Our job is to step back into their world for a moment so we can see what God was saying to them… and then bring that truth forward into our world.

So, let’s Consider their world

Corinth was a city of extremes—wealth and depravity, brilliance and brokenness. It was the “Las Vegas, San Francisco, and New York City” of the ancient world rolled into one.

The people that formed that church came out of a culture that was the opposite to what Jesus taught us, so the people of that church were infant Christians at best, and just like infants and young children need more stricter supervision and rules, sometimes the same is true for young Christians.

That’s the heart of 1 Corinthian’s 11 here- their spiritual father Paul was establishing some rules until they could mature enough to appropriately understand and live in Christian liberty.

The church there had been blessed with spiritual gifts, miracles, tongues, prophecy—everything Pentecost had promised—but they had not yet learned the discipline of holiness.

So when Paul writes about head coverings, authority, and the order of worship in 1 Corinthians 11, he’s not just nitpicking hairstyles.

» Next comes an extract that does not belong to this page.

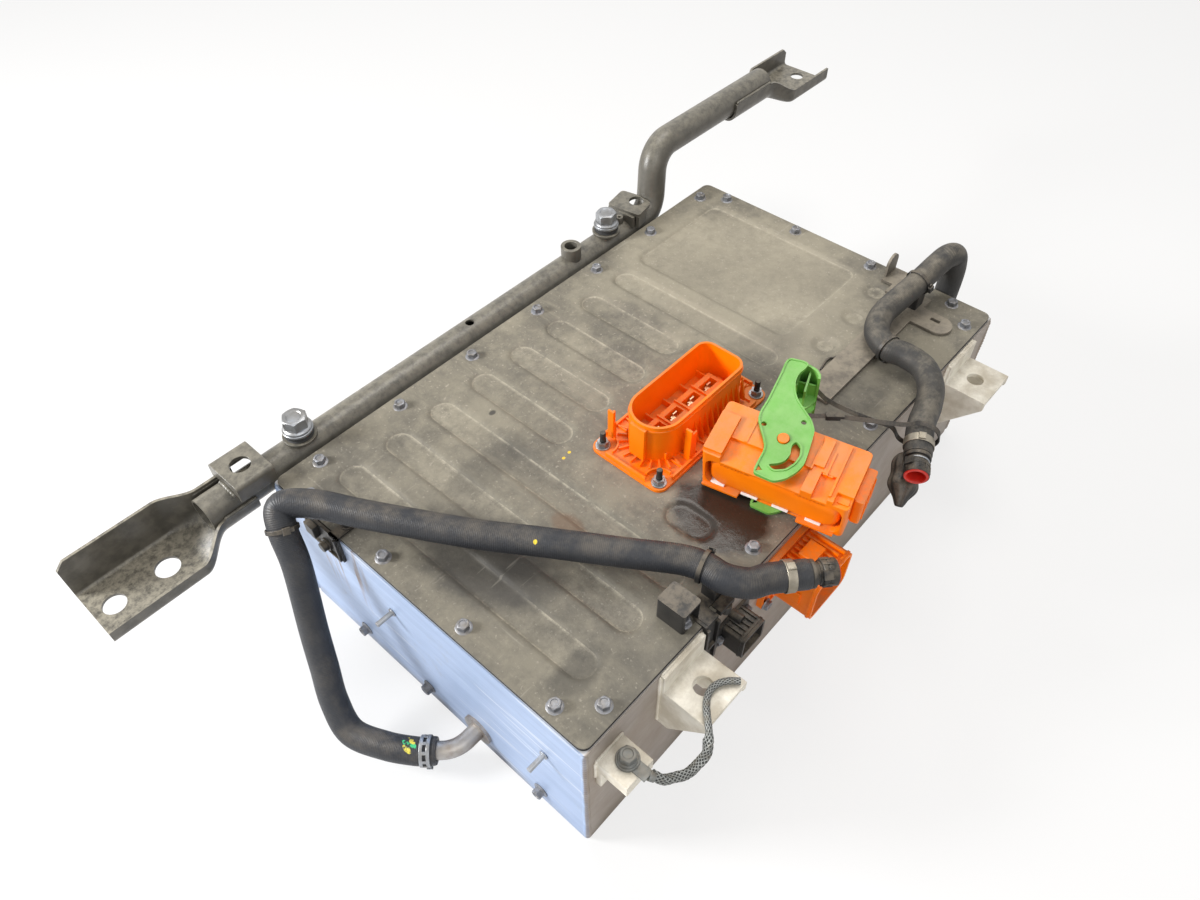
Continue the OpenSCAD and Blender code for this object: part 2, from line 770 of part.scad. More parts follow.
module tube_sleeves() {
    color("gray")
        for (x = rail_bolt_x)
            translate([x, tube_y, tube_z - tube_r]) difference() {
                union() {
                    cylinder(d = sleeve_d, h = tube_d + seat_pad_t);
                    translate([0, 0, tube_d]) cylinder(d = seat_pad_d, h = seat_pad_t);
                }
                translate([0, 0, -eps]) cylinder(d = sleeve_bore, h = tube_d + seat_pad_t + 2 * eps);
            }
}

module tube_bosses() {
    color("dimgray") {
        translate([bush_x, tube_y, tube_z + 2]) ring(bush_d, 15, tube_r + 10.5);
        translate([stub_x, tube_y, tube_z + 2]) ring(stub_d, 4, tube_r + 6);
    }
}

module tube_saddle_left() {
    len = saddle_left[1] - saddle_left[0];
    wall_h = 18;
    color("dimgray") translate([saddle_left[0], tube_y, 0]) difference() {
        union() {
            translate([0, -saddle_half, saddle_top - saddle_t]) cube([len, 2 * saddle_half, saddle_t]);
            for (y = [-saddle_half, saddle_half - saddle_t])
                translate([0, y, saddle_top - wall_h]) cube([len, saddle_t, wall_h]);
            translate([0, -saddle_half, left_back_z + fit])
                cube([saddle_t, 2 * saddle_half, saddle_top - left_back_z - fit]);
        }
        translate([-eps, 0, tube_z]) rotate([0, 90, 0]) cylinder(r = tube_r + 0.1, h = len + 2 * eps);
        translate([len / 2, 0, saddle_top - saddle_t - eps])
            cylinder(d = saddle_hole_d, h = saddle_t + 2 * eps);
    }
}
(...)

He’s addressing a fundamental spiritual sickness: confusing Christian freedom for independence.

The Corinthians thought the grace of Christ meant “I can do what I want.” Paul reminds them it means “I now live to reflect the glory of God.”

This passage isn’t about hats or hair. It’s about honoring God’s created structure in how we worship and live together.

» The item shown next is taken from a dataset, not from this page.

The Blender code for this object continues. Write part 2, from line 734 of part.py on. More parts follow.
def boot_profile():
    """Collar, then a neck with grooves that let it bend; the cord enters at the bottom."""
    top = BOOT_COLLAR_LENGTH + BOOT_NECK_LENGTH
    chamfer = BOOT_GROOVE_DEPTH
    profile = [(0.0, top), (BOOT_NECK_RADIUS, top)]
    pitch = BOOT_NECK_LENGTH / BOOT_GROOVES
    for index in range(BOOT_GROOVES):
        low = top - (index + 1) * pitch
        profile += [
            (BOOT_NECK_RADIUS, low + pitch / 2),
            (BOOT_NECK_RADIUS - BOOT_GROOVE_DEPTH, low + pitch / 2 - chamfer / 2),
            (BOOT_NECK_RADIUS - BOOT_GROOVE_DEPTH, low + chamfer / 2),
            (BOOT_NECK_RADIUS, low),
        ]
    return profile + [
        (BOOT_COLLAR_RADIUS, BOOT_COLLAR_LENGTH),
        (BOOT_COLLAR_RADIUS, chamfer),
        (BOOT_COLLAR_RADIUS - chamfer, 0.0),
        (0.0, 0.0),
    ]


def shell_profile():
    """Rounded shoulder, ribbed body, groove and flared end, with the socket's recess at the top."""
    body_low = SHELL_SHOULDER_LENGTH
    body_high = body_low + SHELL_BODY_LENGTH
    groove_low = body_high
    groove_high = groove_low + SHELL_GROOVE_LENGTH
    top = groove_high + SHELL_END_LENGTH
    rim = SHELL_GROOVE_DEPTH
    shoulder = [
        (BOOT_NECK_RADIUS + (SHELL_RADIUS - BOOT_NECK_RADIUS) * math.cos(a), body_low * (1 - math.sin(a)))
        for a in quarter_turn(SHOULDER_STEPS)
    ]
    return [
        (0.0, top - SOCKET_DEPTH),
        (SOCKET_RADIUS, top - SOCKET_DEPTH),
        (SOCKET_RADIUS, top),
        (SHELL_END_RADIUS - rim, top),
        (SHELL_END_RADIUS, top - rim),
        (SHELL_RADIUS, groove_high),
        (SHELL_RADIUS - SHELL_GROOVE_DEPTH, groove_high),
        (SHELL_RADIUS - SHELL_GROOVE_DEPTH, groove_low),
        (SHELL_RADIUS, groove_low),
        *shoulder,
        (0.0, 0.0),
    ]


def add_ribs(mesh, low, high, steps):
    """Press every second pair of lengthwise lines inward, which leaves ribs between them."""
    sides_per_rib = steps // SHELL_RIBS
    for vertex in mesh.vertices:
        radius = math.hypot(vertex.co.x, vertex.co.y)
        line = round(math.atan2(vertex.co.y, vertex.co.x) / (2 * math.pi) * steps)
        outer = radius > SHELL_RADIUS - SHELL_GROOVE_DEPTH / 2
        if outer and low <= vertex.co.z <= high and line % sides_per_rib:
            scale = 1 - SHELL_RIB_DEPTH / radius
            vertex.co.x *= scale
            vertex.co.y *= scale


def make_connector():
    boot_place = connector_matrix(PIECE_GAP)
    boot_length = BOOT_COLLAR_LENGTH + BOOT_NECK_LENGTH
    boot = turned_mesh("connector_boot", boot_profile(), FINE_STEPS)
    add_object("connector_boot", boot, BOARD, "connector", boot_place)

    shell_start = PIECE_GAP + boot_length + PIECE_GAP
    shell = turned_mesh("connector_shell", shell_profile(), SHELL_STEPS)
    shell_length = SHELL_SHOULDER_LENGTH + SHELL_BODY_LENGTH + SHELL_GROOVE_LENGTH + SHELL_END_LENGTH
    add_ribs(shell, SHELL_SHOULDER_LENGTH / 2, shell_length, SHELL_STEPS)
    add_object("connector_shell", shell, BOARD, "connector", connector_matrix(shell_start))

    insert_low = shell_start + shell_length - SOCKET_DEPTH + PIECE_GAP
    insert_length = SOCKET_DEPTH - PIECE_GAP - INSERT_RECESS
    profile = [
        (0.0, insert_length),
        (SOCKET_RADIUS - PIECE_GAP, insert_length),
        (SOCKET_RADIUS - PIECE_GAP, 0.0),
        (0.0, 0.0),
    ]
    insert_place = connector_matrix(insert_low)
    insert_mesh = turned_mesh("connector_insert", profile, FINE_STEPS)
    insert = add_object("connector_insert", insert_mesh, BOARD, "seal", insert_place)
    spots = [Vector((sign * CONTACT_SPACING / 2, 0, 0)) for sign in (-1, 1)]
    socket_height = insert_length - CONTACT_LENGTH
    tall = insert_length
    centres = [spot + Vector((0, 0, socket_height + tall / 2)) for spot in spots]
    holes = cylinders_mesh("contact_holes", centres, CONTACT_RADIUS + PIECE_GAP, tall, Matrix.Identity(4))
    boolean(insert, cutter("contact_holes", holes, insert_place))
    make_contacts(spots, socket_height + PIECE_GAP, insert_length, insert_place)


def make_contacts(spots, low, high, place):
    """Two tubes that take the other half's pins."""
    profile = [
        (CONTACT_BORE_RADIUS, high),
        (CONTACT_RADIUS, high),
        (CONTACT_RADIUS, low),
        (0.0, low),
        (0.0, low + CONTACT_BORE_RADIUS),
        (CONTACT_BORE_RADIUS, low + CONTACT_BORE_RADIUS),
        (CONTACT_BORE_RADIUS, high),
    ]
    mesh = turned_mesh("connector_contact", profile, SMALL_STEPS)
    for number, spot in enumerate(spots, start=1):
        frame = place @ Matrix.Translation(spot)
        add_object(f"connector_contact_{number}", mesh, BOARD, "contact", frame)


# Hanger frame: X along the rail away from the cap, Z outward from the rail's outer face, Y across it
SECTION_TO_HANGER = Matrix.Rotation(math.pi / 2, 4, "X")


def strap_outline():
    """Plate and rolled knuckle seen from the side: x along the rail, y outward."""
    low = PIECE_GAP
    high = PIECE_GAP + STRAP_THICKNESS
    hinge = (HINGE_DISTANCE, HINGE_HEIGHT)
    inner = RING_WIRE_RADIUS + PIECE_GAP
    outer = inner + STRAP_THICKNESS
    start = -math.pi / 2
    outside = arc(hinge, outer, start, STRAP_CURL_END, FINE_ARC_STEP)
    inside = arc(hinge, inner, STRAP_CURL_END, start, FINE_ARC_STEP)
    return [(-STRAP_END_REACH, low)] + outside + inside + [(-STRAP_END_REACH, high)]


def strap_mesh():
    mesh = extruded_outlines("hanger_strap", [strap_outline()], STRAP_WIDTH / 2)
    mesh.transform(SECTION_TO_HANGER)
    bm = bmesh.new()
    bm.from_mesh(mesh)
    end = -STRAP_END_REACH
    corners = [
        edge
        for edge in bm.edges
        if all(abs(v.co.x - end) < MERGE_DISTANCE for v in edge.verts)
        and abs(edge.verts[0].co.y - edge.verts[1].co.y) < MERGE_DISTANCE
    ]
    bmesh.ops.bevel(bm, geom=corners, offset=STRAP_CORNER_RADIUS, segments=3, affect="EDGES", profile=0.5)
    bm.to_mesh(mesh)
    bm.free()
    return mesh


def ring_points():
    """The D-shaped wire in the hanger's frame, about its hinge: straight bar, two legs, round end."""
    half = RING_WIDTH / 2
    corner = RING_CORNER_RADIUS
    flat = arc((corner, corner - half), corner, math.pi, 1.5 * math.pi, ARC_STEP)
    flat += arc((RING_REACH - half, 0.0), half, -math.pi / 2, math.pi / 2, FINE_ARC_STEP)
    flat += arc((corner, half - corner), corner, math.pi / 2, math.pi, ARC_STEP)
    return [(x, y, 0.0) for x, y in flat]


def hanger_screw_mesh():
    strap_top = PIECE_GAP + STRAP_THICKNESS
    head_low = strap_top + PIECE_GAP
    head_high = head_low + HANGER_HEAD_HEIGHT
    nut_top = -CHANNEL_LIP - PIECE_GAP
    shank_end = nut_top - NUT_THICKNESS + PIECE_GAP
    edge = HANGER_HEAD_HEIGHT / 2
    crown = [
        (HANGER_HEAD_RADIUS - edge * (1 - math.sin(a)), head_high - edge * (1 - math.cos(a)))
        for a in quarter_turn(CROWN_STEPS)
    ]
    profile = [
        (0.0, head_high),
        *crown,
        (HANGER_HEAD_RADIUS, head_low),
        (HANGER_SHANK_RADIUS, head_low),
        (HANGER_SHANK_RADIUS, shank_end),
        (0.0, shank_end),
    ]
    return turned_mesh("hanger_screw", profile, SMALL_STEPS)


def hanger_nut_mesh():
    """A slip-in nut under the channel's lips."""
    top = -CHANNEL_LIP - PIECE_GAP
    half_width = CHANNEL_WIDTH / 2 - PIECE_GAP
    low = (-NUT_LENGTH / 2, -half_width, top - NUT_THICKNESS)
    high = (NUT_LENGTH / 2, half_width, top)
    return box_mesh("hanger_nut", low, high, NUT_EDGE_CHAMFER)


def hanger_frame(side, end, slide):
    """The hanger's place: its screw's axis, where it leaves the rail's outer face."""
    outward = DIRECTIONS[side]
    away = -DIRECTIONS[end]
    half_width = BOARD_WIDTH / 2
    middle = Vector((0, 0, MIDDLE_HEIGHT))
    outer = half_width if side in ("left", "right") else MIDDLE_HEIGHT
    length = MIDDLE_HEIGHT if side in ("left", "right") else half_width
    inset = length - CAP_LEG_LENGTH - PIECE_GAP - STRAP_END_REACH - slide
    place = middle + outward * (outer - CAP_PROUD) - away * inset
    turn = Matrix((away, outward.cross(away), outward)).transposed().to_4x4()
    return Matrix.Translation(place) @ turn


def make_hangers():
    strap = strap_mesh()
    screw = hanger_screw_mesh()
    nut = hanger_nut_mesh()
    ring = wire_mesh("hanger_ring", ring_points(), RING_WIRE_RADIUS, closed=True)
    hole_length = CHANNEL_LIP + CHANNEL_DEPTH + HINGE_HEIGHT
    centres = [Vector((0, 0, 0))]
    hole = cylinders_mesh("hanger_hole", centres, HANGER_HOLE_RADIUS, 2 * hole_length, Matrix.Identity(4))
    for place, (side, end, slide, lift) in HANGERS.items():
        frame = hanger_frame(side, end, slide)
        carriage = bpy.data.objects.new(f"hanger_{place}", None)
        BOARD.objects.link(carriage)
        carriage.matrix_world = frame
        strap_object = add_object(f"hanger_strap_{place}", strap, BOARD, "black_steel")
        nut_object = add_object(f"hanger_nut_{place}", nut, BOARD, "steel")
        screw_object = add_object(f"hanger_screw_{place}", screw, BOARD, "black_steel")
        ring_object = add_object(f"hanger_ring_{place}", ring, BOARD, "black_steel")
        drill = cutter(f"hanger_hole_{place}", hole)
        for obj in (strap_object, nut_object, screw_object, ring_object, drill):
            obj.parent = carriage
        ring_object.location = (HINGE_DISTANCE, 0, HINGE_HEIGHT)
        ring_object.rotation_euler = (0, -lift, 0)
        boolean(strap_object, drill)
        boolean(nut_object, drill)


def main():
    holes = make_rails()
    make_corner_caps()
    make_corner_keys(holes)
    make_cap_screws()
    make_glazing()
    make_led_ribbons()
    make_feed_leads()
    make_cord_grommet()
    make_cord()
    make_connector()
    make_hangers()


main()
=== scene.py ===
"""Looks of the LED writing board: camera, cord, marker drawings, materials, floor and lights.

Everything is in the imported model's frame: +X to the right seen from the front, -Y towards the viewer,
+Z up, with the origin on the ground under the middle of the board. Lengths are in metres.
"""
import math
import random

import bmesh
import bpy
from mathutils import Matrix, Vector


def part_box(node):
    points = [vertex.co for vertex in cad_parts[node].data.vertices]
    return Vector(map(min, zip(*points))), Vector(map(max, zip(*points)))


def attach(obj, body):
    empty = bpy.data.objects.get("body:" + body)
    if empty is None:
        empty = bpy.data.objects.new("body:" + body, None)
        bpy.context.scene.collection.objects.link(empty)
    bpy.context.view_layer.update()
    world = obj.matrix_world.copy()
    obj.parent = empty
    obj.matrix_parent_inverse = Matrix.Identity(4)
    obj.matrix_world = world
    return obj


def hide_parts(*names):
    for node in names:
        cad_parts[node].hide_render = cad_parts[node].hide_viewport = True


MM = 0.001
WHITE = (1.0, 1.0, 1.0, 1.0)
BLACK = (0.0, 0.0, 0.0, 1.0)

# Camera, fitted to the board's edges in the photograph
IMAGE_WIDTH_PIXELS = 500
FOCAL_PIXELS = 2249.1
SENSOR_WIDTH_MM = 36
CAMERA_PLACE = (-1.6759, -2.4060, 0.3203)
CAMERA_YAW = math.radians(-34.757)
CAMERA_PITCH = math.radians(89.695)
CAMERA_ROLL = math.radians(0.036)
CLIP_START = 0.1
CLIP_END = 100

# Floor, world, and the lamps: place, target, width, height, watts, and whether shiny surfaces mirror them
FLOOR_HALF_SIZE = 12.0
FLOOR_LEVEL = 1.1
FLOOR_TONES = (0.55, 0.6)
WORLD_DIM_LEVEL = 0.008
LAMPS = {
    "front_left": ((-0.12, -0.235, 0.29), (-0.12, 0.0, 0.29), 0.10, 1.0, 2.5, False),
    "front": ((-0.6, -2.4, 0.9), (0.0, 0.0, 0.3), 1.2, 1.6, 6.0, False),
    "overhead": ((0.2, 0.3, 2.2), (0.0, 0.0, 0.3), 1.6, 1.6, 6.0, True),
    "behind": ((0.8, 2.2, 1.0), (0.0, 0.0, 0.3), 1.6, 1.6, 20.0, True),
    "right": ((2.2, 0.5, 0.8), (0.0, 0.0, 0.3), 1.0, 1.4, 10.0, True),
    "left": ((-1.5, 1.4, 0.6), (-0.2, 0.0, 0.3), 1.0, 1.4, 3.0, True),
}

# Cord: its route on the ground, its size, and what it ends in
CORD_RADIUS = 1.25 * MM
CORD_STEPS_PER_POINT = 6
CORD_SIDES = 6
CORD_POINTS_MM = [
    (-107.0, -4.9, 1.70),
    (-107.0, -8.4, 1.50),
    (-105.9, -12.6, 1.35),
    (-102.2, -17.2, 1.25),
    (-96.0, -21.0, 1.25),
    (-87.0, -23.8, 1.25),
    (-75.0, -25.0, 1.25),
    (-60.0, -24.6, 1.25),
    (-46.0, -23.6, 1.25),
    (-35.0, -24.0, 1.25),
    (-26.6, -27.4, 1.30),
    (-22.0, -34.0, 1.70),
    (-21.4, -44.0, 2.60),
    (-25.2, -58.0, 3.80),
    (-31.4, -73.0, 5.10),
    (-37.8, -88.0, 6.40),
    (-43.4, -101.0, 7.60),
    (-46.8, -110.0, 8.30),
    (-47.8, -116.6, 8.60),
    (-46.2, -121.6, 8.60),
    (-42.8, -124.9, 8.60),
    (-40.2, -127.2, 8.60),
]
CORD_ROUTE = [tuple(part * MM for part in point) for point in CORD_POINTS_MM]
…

With that in mind, let’s read 1 Corinthians 11:2-16

2 Now I praise you because you remember me in everything and hold fast to the traditions just as I delivered them to you. 3 But I want you to know that Christ is the head of every man, and the man is the head of the woman,, and God is the head of Christ.

4 Every man who prays or prophesies with something on his head dishonors his head. 5 Every woman who prays or prophesies with her head uncovered dishonors her head, since that is one and the same as having her head shaved. 6 For if a woman doesn’t cover her head, she should have her hair cut off. But if it is disgraceful for a woman to have her hair cut off or her head shaved, let her head be covered.

7 A man should not cover his head, because he is the image and glory of God. So too, woman is the glory of man. 8 For man did not come from woman, but woman came from man. 9 Neither was man created for the sake of woman, but woman for the sake of man. 10 This is why a woman should have a symbol of authority on her head, because of the angels. 11 In the Lord, however, woman is not independent of man, and man is not independent of woman. 12 For just as woman came from man, so man comes through woman, and all things come from God.

13 Judge for yourselves: Is it proper for a woman to pray to God with her head uncovered? 14 Does not even nature itself teach you that if a man has long hair it is a disgrace to him, 15 but that if a woman has long hair, it is her glory? For her hair is given to her as a covering. 16 If anyone wants to argue about this, we have no other custom, nor do the churches of God.